New London — A New London-based organization planning to use a Bank Street building for its administrative offices and as a base for its mobile opioid outreach services has withdrawn its application to the city.

A-Cure LLC, which provides outreach, support services and recovery housing for people with addiction disorders, had applied to the Planning and Zoning Commission for a special permit to operate what zoning regulations classify as a “private, public or quasi-public rehabilitation facility” at two storefronts in a building at 607 Bank St.

In addition to the proposed rehabilitative services offered during the day, the group also wanted a permit to operate during overnight hours, a place for administrative offices for a mobile opioid outreach team and a point of access for the group’s first responders and community and families, according to the group’s application.

No medication would be provided or maintained at the site locations, listed in the application as 611 and 613 Bank St.

“Our primary purpose is to bridge the gaps we have identified by educating and connecting individuals that have had an opioid overdose or suffer from opioid disorder to resources and supportive services during those extended hours,” A-Cure Director Terri Keaton wrote in her application.

Keaton did not return calls seeking comment on the reason for withdrawing the application.
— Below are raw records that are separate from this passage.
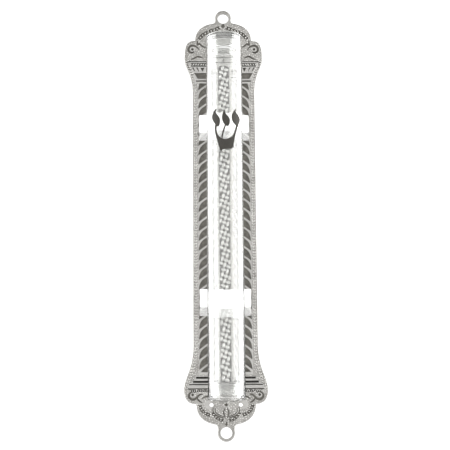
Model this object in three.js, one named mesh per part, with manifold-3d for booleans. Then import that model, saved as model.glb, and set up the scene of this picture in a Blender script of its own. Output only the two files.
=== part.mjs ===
// Mezuzah case: a clear plastic tube for a rolled parchment, taped to an ornate cast metal wall plate.
// Millimetres. +Z is up along the case, the front faces -Y, +X is to the right of someone facing it.
// The origin is the middle of the wall plate's back face.

import * as THREE from 'three';
import { mergeVertices } from 'three/addons/utils/BufferGeometryUtils.js';
import Module from 'manifold-3d';

// Wall plate
const plateHeight = 200;         // over both hanging rings
const plateThickness = 1.8;
const pocketDepth = 0.7;         // how deep the dark recesses are sunk
const edgeRound = 0.25;          // soft edge of the casting
const shaftWidth = 28.6;         // the long straight middle
const shoulderWidth = 36.1;      // widest place of the upper end
const footWidth = 36.9;          // widest place of the lower end
const domeWidth = 26.2;
const upperDomeRise = 8.6;       // from the dome's corner to its crown
const lowerDomeRise = 8.9;
const shoulderHeight = 9.4;      // from the shoulder's widest place to the dome's corner
const footHeight = 6.3;
const shoulderFlare = 16.5;      // over which the shaft widens to the shoulder
const footFlare = 19;
const borderWidth = 2.6;
const ringOuterDiameter = 7.6;
const ringBore = 5.1;
const ringNeckInset = 0.2;       // how much narrower than its ring a neck is
const upperRingSink = 1.2;       // how far a ring reaches into its dome
const lowerRingSink = 0.1;
const nailHoleDiameter = 1.8;
const nailHoleSpacing = 12.8;
const nailHoleDrop = 0.4;        // below the lower dome's corner

// Twisted columns on both sides of the shaft, between two levels just past its ends
const columnWidth = 6.3;
const columnTopRise = 4.9;
const columnBottomDrop = 11.4;
const flutePitch = 4.46;
const fluteRib = 1.05;           // metal left between two flutes, measured along the column
const fluteSlope = 0.74;
const firstFluteDrop = 3.3;      // from the columns' top to the highest flute's lower tip

// Dark bars across the plate, one thick and one thin above the columns and a pair below them
const barInnerEdge = 4.6;        // half of the plain strip that the bars leave in the middle
const upperBarInset = 2.6;       // from the plate's edge to a bar's outer end
const lowerBarInset = 3.9;
const thickBarRise = 7.2;        // of its lower edge above the straight shaft
const thickBarHeight = 2.8;
const thinBarRise = 5.8;
const thinBarHeight = 0.6;
const lowerBarRises = [2.9, 4.7]; // of their lower edges above the foot's widest place
const lowerBarHeight = 0.9;

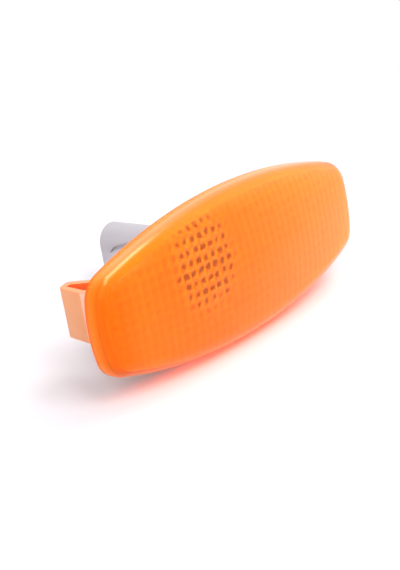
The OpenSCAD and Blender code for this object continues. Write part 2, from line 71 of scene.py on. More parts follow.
class Link:
    """A shader socket that takes part in Python expressions."""

    def __init__(self, recipe: "Recipe", socket: bpy.types.NodeSocket) -> None:
        """Wraps a socket.

        Args:
            recipe: the tree being built.
            socket: an output socket of one of its nodes.
        """
        self.recipe = recipe
        self.socket = socket

    def _math(self, operation: str, left: Any, right: Any) -> "Link":
        """Adds a Math node.

        Args:
            operation: the Math node's operation.
            left: its first value or link.
            right: its second value or link.

        Returns:
            The node's result.
        """
        return self.recipe.node("ShaderNodeMath", {"operation": operation}, {0: left, 1: right})

    def __add__(self, other: Any) -> "Link":
        """Sum."""
        return self._math("ADD", self, other)

    def __radd__(self, other: Any) -> "Link":
        """Sum with a number on the left."""
        return self._math("ADD", other, self)

    def __sub__(self, other: Any) -> "Link":
        """Difference."""
        return self._math("SUBTRACT", self, other)

    def __rsub__(self, other: Any) -> "Link":
        """Difference with a number on the left."""
        return self._math("SUBTRACT", other, self)

    def __mul__(self, other: Any) -> "Link":
        """Product."""
        return self._math("MULTIPLY", self, other)

    def __rmul__(self, other: Any) -> "Link":
        """Product with a number on the left."""
        return self._math("MULTIPLY", other, self)

    def band(self, low: float, high: float, start: float = 0.0, end: float = 1.0) -> "Link":
        """Maps a range of the link smoothly to another range.

        Args:
            low: value that gives start.
            high: value that gives end.
            start: result at and below low.
            end: result at and above high.

        Returns:
            The mapped value.
        """
        return self.recipe.node(
            "ShaderNodeMapRange",
            {"interpolation_type": "SMOOTHSTEP"},
            {"Value": self, "From Min": low, "From Max": high, "To Min": start, "To Max": end},
        )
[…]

It was due to be taken up by the Planning and Zoning Commission on Thursday. Keaton notified city officials of the withdrawal in an email on Wednesday afternoon.  

The group has targeted the overnight hours as the time when many overdose victims need direction but have few options for services.

“We will be the warm handoff to service providers that operate during traditional hours,” Keaton had written in the application.

The application was opposed by New London police Crime Prevention Officer Ryan Soccio, who wrote a letter indicating the new facility could lead to more crime in the area and negatively impact the quality of life in the neighborhood.

New London Human Services Director Jeanne Milstein said she “respectfully disagrees” with Soccio’s portrayal of addicts as criminals, which she said is a stigma associated with opioid addiction.

“This is not a moral failure or a character flaw. This is a disease,” Milstein said. “Sometimes people have a different view of people with the disease in the city as opposed to suburban communities. There are so many people that go to work every day, have families or are receiving medically based treatment.”

Milstein, while not offering an opinion on A-Cure’s application with the city, said the Opioid Action Team of Southeastern Connecticut has hired so-called recovery navigators to visit places where people might be struggling with addiction.

Among other things, she said the group looks at data and systemic barriers so that resources are used appropriately. More resources, Milstein said, are badly needed to address the overall problems associated with opioid addiction.